Problem details
Beginning with the line that contains "if empty is" and ending with the line that contains "obj.matrix_parent_inverse = Matrix.Identity(4)", reproduce each line exactly; include both and add nothing.

Collected material
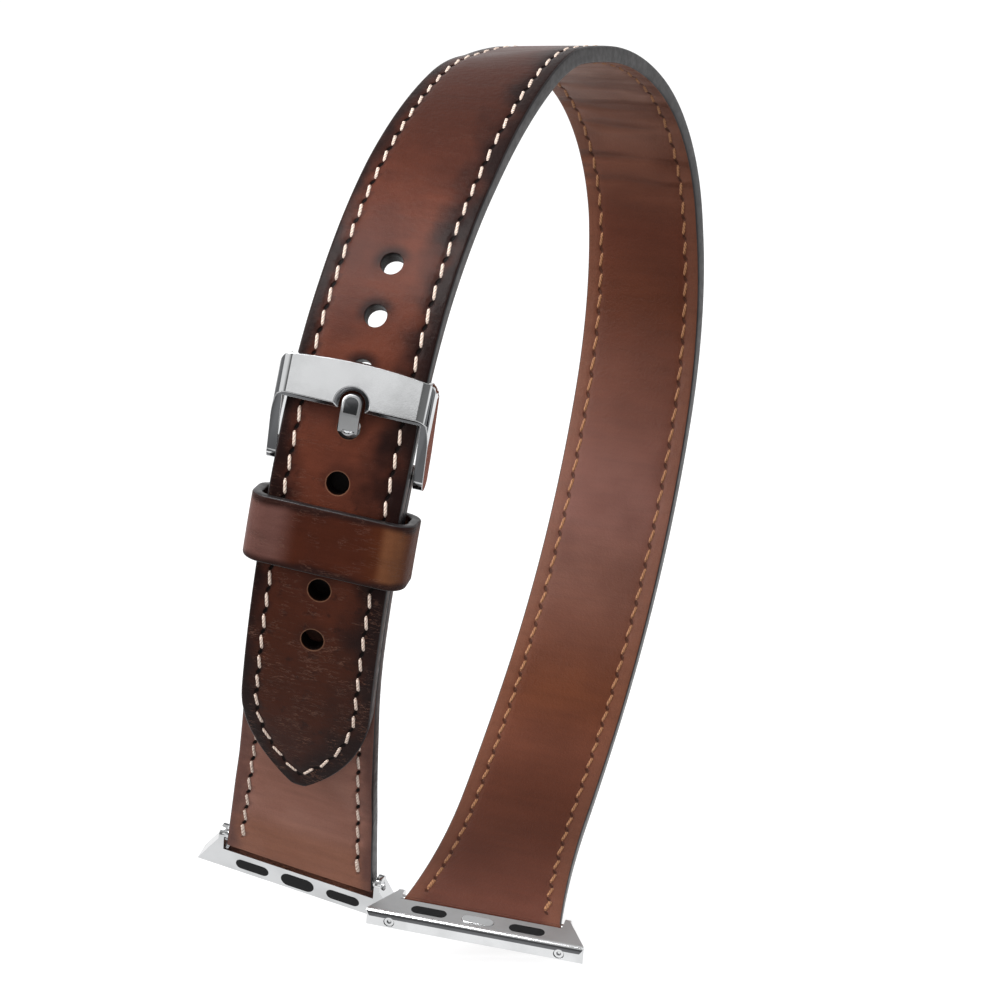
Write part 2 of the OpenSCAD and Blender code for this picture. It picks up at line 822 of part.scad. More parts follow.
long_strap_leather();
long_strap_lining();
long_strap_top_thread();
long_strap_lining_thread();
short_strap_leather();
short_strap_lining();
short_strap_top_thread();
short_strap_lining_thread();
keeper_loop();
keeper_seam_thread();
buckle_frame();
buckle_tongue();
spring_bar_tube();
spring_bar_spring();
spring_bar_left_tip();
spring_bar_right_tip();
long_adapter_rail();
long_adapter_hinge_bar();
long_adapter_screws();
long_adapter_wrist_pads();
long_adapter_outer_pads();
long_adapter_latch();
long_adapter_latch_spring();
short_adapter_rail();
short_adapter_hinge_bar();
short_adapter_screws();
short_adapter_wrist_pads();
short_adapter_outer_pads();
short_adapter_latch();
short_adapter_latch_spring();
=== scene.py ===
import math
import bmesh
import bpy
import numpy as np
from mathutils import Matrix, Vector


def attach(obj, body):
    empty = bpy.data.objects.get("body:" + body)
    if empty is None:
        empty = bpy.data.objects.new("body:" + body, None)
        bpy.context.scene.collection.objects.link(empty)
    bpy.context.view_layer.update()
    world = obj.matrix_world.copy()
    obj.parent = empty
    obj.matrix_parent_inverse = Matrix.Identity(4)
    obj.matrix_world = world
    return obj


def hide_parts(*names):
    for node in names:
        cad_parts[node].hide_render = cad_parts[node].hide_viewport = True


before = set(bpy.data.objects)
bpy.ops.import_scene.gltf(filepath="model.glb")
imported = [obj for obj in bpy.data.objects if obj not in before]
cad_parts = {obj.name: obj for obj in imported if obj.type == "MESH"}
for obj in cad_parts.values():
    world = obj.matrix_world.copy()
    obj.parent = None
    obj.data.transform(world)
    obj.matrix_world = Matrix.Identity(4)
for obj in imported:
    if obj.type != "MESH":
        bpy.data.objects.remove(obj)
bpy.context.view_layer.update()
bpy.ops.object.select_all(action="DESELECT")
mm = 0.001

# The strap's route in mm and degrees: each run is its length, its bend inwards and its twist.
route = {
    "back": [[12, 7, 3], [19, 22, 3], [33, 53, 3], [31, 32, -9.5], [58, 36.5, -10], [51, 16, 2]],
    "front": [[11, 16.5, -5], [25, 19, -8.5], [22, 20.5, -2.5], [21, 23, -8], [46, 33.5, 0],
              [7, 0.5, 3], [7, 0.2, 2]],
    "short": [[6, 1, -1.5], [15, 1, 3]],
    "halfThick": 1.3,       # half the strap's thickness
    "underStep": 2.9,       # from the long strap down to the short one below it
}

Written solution
    if empty is None:
        empty = bpy.data.objects.new("body:" + body, None)
        bpy.context.scene.collection.objects.link(empty)
    bpy.context.view_layer.update()
    world = obj.matrix_world.copy()
    obj.parent = empty
    obj.matrix_parent_inverse = Matrix.Identity(4)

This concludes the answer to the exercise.